Risk register additions vs v2

# Risk Mitigation
R7 KASAN+KCSAN combined boot too slow → systemd timeout → boot failure Multiple fallback labels in extlinux: arch_devices_lockdep_kasan (new), arch_devices_lockdep (no kasan), arch_devices (default vanilla). User picks at U-Boot. systemd unit timeouts may need extension via DefaultTimeoutStartSec= if observed
R8 KASAN region overlaps with our ramoops carve-out (0x10000000-0x100fffff) KASAN shadow region uses high VA, not low PA. Carve-out is from real physical RAM, KASAN shadow is in vmalloc space. No conflict expected — verify with /proc/iomem post-boot
R9 KASAN tags trigger false positives on pre-existing kernel code (e.g. panel-edp's WARN) → noise drowns real signal KASAN reports are distinctive ("BUG: KASAN:" prefix). Grep filtering should isolate. If false-positive volume is overwhelming, switch to KASAN_SW_TAGS or selectively disable instrumentation per-file
R10 GPU-compositor wedge reproduction requires physical login (no remote-wayland start) User has physical access to ampere for this test step (per v2 plan A4 conditional). Time-boxed: if wedge not reproduced in ~20 min of compositor activity (per round-3 amendment), declare iter6 v3 inconclusive
R11 /boot/firmware partition headroom for a third Image (KASAN_OUTLINE adds 15-25 % size) Pre-flight df -h /boot/firmware. Need ≥ 30 MB free. If tight: overwrite the lockdep Image instead of keeping both — lockdep label becomes the lockdep-kasan label after rebuild

Estimated wall-time

Phase Time
Pre-flight + config delta 5 min (config additions only, no new pre-flight)
KASAN+KCSAN kernel build 75-90 min
Install + reboot + lockdep-kasan baseline 10 min
Apply 0004 + module rebuild + install + reboot + headless smoke 15 min
GPU-compositor concurrent test + monitor for KASAN/KCSAN reports 15 min
Subtotal for 0004 verdict ~120 min wall-time
0005/0006/0007 follow-ups if 0004 verdict is "clean under KASAN" +30 min each

Exit conditions

Success: KASAN or KCSAN report fires during step 2.1's GPU-compositor test, pinpointing the bug class + responsible code. → file kernel-agent issue, fix in 0004 v2 OR upstream, retry.

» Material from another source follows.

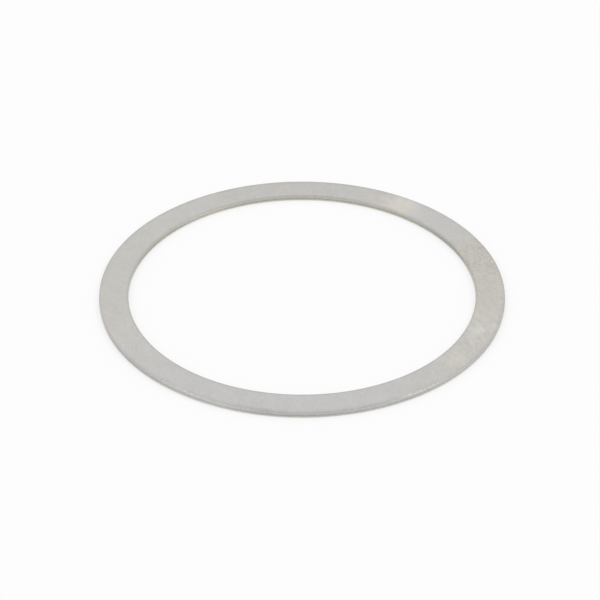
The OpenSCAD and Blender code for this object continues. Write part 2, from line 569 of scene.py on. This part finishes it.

Partial: 0004 v3 (with KASAN) still wedges silently with NO KASAN/KCSAN report. Means bug is OUTSIDE the sanitizer-instrumented memory (e.g. firmware blob, GPU hardware state machine). Final-fallback netconsole (round-3 amendment replaces serial): before triggering the wedge, sudo modprobe netconsole netconsole=6666@<ampere-ip>/eth0,6667@<boltzmann-ip>/eth0; on boltzmann run nc -u -l 6667 | tee netconsole-iter6v3-$(date +%s).log. Netconsole survives kernel panic that consumes the display, requires no hardware-clip work, uses the existing 7.0-lockdep kernel as-is. Serial console remains as documented last-resort only.

Failure: KASAN+KCSAN kernel doesn't boot at all → fall back to lockdep kernel, declare iter6 line closed, move iter7 to non-fence cache-coherency angle.